Measurement of the Free-Neutron Lifetime Using Space-based Neutron Data from NASA's MESSENGER Mission

Precise knowledge of the free neutron lifetime, $\tau_n$, is required to test the consistency of the standard model and uncertainties in $\tau_n$ dominate those in predicted primordial $^{\rm 4}$He abundance from Big Bang nucleosynthesis. Presently, there exist two classes of experiments that have successfully made measurements of $\tau_n$. The `Beam' class involves measuring the activation of cold neutron beams and the `Bottle' class uses storage (material, magnetic and/or gravitational) to trap neutrons and measure the rate of decay during storage. However, there currently exists a 4\ $\sigma$ disagreement between the `beam' and `bottle' measurements.
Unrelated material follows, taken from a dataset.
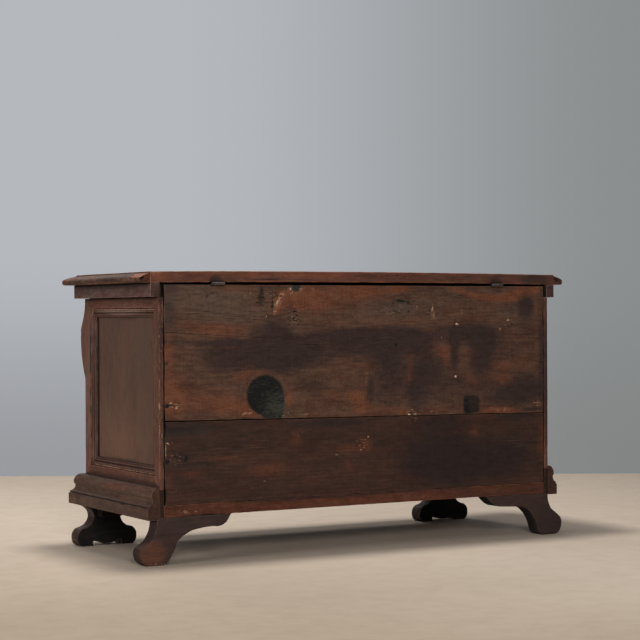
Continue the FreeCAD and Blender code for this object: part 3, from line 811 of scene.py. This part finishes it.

We have developed a new technique for using space-based neutron spectroscopy measurements to determine $\tau_n$. Under this technique the change in planet-originating neutron flux with planet-to-spacecraft distance yields a measure of $\tau_n$. Here, we will present an analysis of data from the neutron spectrometer on NASA's MESSENGER mission as a proof-of-principle demonstration of a space-based $\tau_n$ measurement. In this talk, we will discuss the basis of the technique, statistical and systematic errors of the measurement, and preliminary results will be presented.